A 2018 study of the seven states with older versions of the “Don’t Say Gay” laws still on the books found lasting consequences far beyond the health curricula they censored. Schools in these states were less likely to include LGBTQ people and topics in their curriculum overall. This study also found that those same schools were more likely to include negative representations than schools in other states. They were also less likely to have LGBTQ-supportive teachers, administrators, and student resources. (GLSEN, 2018)

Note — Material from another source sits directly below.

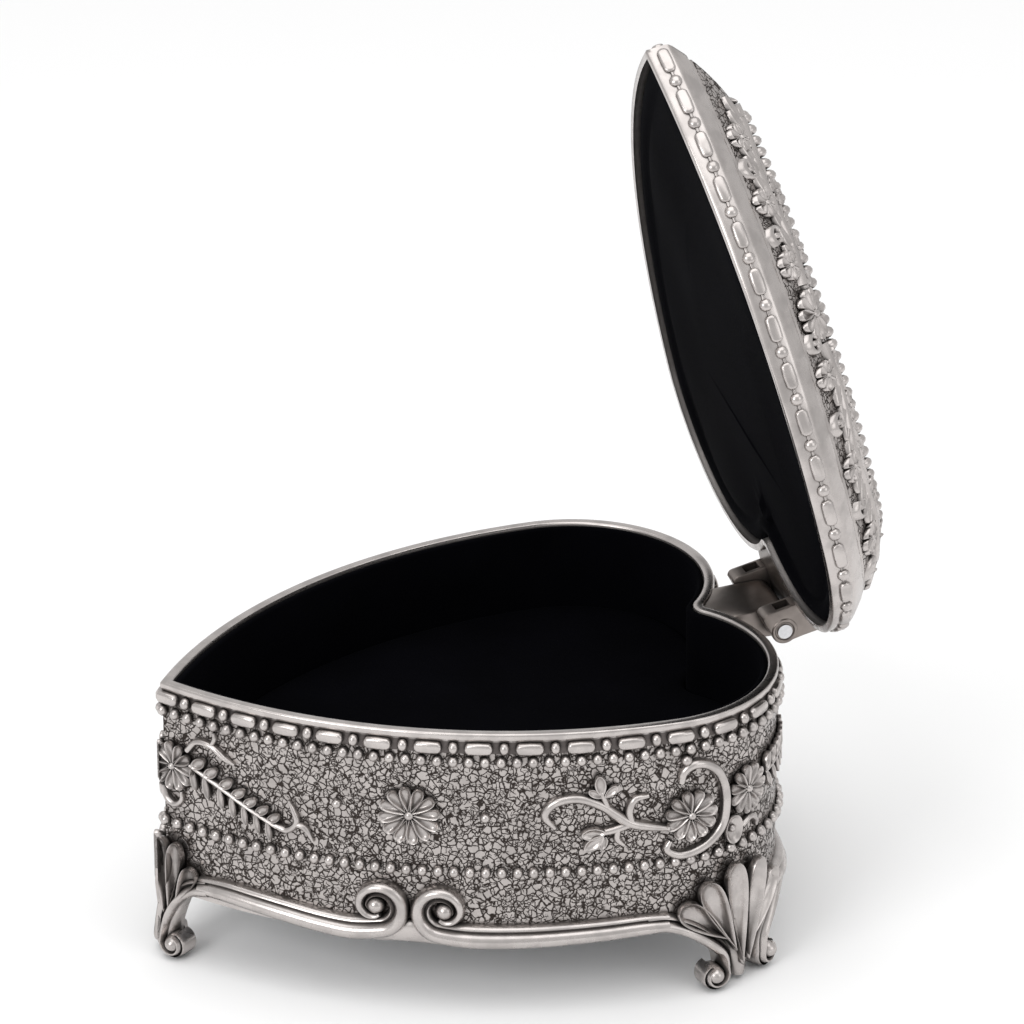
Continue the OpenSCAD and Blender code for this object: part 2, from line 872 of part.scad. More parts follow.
module worm_wheel() {
    color(brass) on_origin() translate([wheel_x, gov_y, axis_h]) rotate([0, 90, 0]) difference() {
        rotate([0, 0, -90])
            slim_gear(wheel_r, worm_wheel_n, 0.3, 0.5, 0.24, 0.45, 0.8);
        translate([0, 0, -1])
            cylinder(r = gov_shaft_r + play, h = 4);
    }
}

worm_turns = 4;
worm_core_r = 0.85;
worm_tip_r = 1.6;
worm_thread_w = 0.42;

module worm_shaft() {
    half = worm_pitch * worm_turns / 2;
    color(steel) on_origin() translate([fan_x, fan_y, 0]) {
        translate([0, 0, bed_top + 0.8])
            cylinder(r = worm_shaft_r, h = blade_z + 2.6 - bed_top - 0.8);
        translate([0, 0, axis_h - half])
            cylinder(r = worm_core_r, h = 2 * half);
        translate([0, 0, axis_h - half])
            worm_thread(2 * half);
    }
}

// A right-hand thread. Its middle passes the wheel half a pitch above and below a wheel tooth
module worm_thread(length) {
    half_angle = 180 * worm_thread_w / worm_pitch;
    linear_extrude(length, twist = -360 * worm_turns, slices = 16 * worm_turns, $fn = 8)
        polygon(concat([[0, 0]], arc([0, 0], worm_tip_r, -90 - half_angle, -90 + half_angle, 4)));
}

module air_brake() {
    color("whitesmoke") on_origin() translate([fan_x, fan_y, blade_z]) difference() {
        union() {
            cylinder(r = 1, h = 2.4);
            translate([-0.2, -blade_r, 0])
                cube([0.4, 2 * blade_r, 2.4]);
        }
        translate([0, 0, -1])
            cylinder(r = worm_shaft_r + play, h = 5);
    }
}

module stop_lever() {
    color("slategray") on_origin() translate([stop_rest_x, fan_y, 0]) {
        translate([0, 0, base_top - base_t - 0.5])
            cylinder(r = stop_wire_r, h = blade_z + 2.4 - base_top + base_t + 0.5);
        translate([-1, -stop_slot_half + 0.1, base_top - base_t - 0.1])
            cube([2, 2 * stop_slot_half - 0.2, base_t + 0.2]);
        translate([-2.4, -2, base_top + 0.1])
            cube([4.8, 4, 0.7]);
        translate([-2.4, -2.4, base_top - base_t - 0.9])
            cube([6, 4.8, 0.8]);
        translate([2, -2.4, base_top - base_t - 2.6])
            cube([1.2, 4.8, 2]);
    }
}

case_wall();
base_plate();
base_screws();
foot_tip();
foot_right();
foot_left();
front_moulding_right();
front_moulding_left();
rear_moulding_right();
rear_moulding_left();
wall_lining();
floor_board();
floor_pad();
hinge_bracket();
hinge_pin();
lid_shell();
lid_hinge_yoke();
lid_pad();
bedplate();
movement_screws();
spring_barrel();
barrel_cap();
mainspring();
winding_arbor();
ratchet_wheel();
click();
winding_key();
music_cylinder();
cylinder_caps();
cylinder_pins();
cylinder_shaft();
cylinder_pinion();
cylinder_gear();
bearing_post();
comb();
comb_bed();
comb_screws();
governor_frame();
governor_shaft();
governor_pinion();
worm_wheel();
worm_shaft();
air_brake();
stop_lever();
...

“LGBTQ people have been part of our nation’s past. We are important constituents in our present. We inevitably will help shape our future,” said Professor Anthony Mora, Chair of the OAH Committee on LGBTQ Historians and History. “Knowing our histories, especially the dramatic fight for LGBTQ civic equality, can help all students learn about the ways that our society strives to enact fundamental principles of fairness and liberty. The politicians who push ‘Don’t Say Gay’ laws should not be allowed to trample the basic rights of all students to an accurate and useful history education. Students must be able to learn about people like their family, their friends, and themselves who made difficult choices in the past. That cannot happen if we allow an overbearing state to intimidate their teachers and librarians.”
Last year, Arizona, Arkansas, Florida, Montana, and Tennessee passed laws requiring parental notification and/or opt-out for the teaching of LGBT-inclusive curriculum, which extends beyond sexual health education to all content areas, including history education. Louisiana, Mississippi, Oklahoma, and Texas have laws prohibiting educator discussion of LGBT-related issues or people that are holdovers from the earlier “No Promo Homo” laws of the 1980s and 1990s.

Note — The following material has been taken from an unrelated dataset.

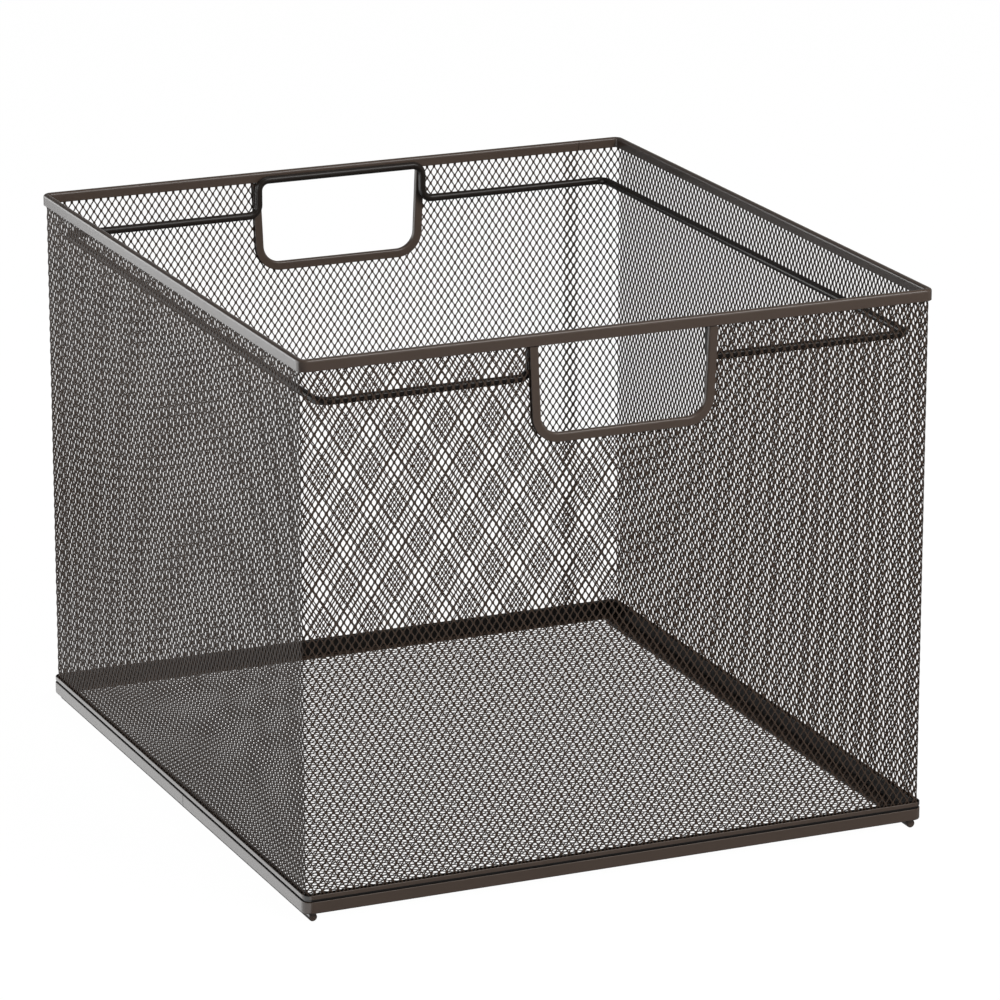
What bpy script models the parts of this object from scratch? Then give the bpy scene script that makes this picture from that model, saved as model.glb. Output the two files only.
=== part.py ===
# Mesh file crate: an open box of expanded steel mesh for hanging folders.
# Units are metres. The crate stands on z = 0, centred on the z axis, with its front towards -Y.

import math

import bmesh
import bpy
from mathutils import Matrix, Vector
from mathutils.geometry import delaunay_2d_cdt

for leftover in list(bpy.data.objects):
    bpy.data.objects.remove(leftover, do_unlink=True)

# Whole crate
WIDTH = 0.3302
DEPTH = 0.3620
BODY_HEIGHT = 0.2720  # underside of the base frame to the top of the rim
CORNER_RADIUS = 0.0048  # outer face at the four upright corners
CORNER_STEPS = 4
WELD_GAP = 0.0003  # left between pieces that are welded together
JOINT_GAP = 0.0004  # between the two ends of one strip

# Runner rods under the base
RUNNER_DIAMETER = 0.0042
RUNNER_INSET = 0.0052  # side face of the crate to the rod's centre
RUNNER_SETBACK = 0.0025  # front or back face of the crate to the rod's end
RUNNER_CHAMFER = 0.0005
RUNNER_SIDES = 12

# Folded strips that clasp the mesh: top rim, base hem and handle trims
STRIP_METAL = 0.0006
MESH_INSET = 0.0017  # outer face of the crate to the middle of the mesh
MESH_ROOM = 0.0022  # clear width inside a strip, where the mesh sits

# Top rim
RIM_HEIGHT = 0.0058
RIM_ROUNDING = 0.0013

# Base frame, an angle whose foot carries the floor
BAND_HEIGHT = 0.0060
FRAME_METAL = 0.0006
FRAME_FOOT = 0.0065
FRAME_JOINT_Y = -0.0160  # where the strip's ends meet on the left side

# Base hem, with its lip above the groove
GROOVE_HEIGHT = 0.0007
LIP_HEIGHT = 0.0027
LIP_INSET = 0.0001
HEM_SLOT_DEPTH = 0.0020
HEM_ROUNDING = 0.0004

# Expanded mesh, drawn at twelve times its real 4 by 6 mm diamonds
SHEET_METAL = 0.0007
NET_SHORT = 0.0480
NET_LONG = 0.0720
STRAND_WIDTH = 0.0026
SMALLEST_GAP = 0.12  # share of a whole diamond below which a cut one is left closed
LAP_INSET = 0.0257  # right side face to the sheet's lap, and to the rim's joint, on the back wall
LAP_WIDTH = 0.0080
LAP_CLEARANCE = 0.00025
LAP_EASE = 0.0060  # length over which the sheet steps aside for the lap
NET_BORDER = 0.0010  # solid edge of the sheet that a strip hides
FLOOR_BORDER = 0.0050

# Handle openings, front and back
OPENING_BOTTOM_WIDTH = 0.0850
OPENING_DROP = 0.0493  # rim top to the opening's lower edge
OPENING_TAPER = math.radians(2.5)
OPENING_RADIUS = 0.0095
TRIM_WIDTH = 0.0045
TRIM_THICKNESS = 0.0032
TRIM_ROUNDING = 0.0011
TRIM_OVERLAP = 0.0030  # how far the mesh reaches into the trim
TRIM_STEPS = 6

# Wire rail for hanging folders
WIRE_DIAMETER = 0.0040
RAIL_SIDE_INSET = 0.0115  # side face of the crate to the wire's centre
RAIL_DROP = 0.0222  # rim top to the wire's centre
RAIL_TOP_DROP = 0.0037  # the same above the handle openings
RAIL_CORNER_RADIUS = 0.0060
RAIL_STEP_RADIUS = 0.0055
RAIL_STEPS = 4

# Paint
PAINT = (0.088, 0.061, 0.046, 1.0)
DARK_PAINT = (0.072, 0.050, 0.038, 1.0)
CREASE_ANGLE = math.radians(35)  # bends up to this angle are shaded as round

# Heights that follow from the sizes above
FRAME_BOTTOM = RUNNER_DIAMETER + WELD_GAP
RIM_TOP = FRAME_BOTTOM + BODY_HEIGHT
RIM_BOTTOM = RIM_TOP - RIM_HEIGHT
STRIP_WIDTH = MESH_ROOM + 2 * STRIP_METAL
SEAT = FRAME_BOTTOM + FRAME_METAL + WELD_GAP
GROOVE_TOP = FRAME_BOTTOM + BAND_HEIGHT + GROOVE_HEIGHT
HEM_TOP = GROOVE_TOP + LIP_HEIGHT
MESH_BOTTOM = HEM_TOP - HEM_SLOT_DEPTH + WELD_GAP
MESH_TOP = RIM_TOP - STRIP_METAL - WELD_GAP
OPENING_BOTTOM = RIM_TOP - OPENING_DROP
TRIM_TOP = RIM_BOTTOM - WELD_GAP
LAP_END = WIDTH / 2 - LAP_INSET


# Finishing helpers
def paint(obj, name, colour, roughness=0.4, metallic=0.35):
    material = bpy.data.materials.new(name)
    material.use_nodes = True
    shader = material.node_tree.nodes["Principled BSDF"]
    shader.inputs["Base Color"].default_value = colour
    shader.inputs["Roughness"].default_value = roughness
    shader.inputs["Metallic"].default_value = metallic
    obj.data.materials.append(material)


def new_object(name, data, colour=PAINT):
    obj = bpy.data.objects.new(name, data)
    bpy.context.scene.collection.objects.link(obj)
    paint(obj, name + "_paint", colour)
    return obj


def mesh_object(name, bm, colour=PAINT):
    bmesh.ops.recalc_face_normals(bm, faces=bm.faces)
    mesh = bpy.data.meshes.new(name)
    bm.to_mesh(mesh)
    bm.free()
    return new_object(name, mesh, colour)


def rounded(obj):
    """The same object, shaded as round except at its creases."""
    obj.data.shade_smooth()
    obj.data.set_sharp_from_angle(angle=CREASE_ANGLE)
    return obj


def arc(centre, radius, start, end, steps):
    """Points on a circle round centre, from the start to the end angle in degrees."""
    points = []
    for i in range(steps + 1):
        angle = math.radians(start + (end - start) * i / steps)
        points.append((centre[0] + radius * math.cos(angle), centre[1] + radius * math.sin(angle)))
    return points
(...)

We are following closely the anti-LGBT K-12 history education threats in the 2022 legislative sessions:
- In Florida, on March 8, the Senate passed HB 1557, which tucks into a so-called “Parental Rights” bill prohibitions on teaching about sexual orientation or gender identity in K-3, as well as overall in ways that are not “age appropriate or developmentally appropriate.” Governor DeSantis has signaled his support for it.
- In Indiana, HB 1040, a currently pending bill, would require parental notification for any instruction related to “human sexuality,” including “sexual orientation” and “gender identity.”
- In Kansas, HB 2662, a currently pending “Parental Rights” bill would ban K-12 schools from displaying or presenting materials containing “sexual content,” including the broad and vague term “homosexuality,” which could potentially apply to teaching about the LGBTQ rights movement or creating a LGBTQ History Month display.
- In Oklahoma, the pending SB 1654 would ban public school districts, charter schools, and libraries from “maintaining” or “using… curriculum books that make as their primary subject the study of lesbian, gay, bisexual, or transgender issues.” A second bill, SB 1470, would bar school employment of “a person that promotes positions in the classroom or at any function of the public school that is in opposition to closely held religious beliefs of students.”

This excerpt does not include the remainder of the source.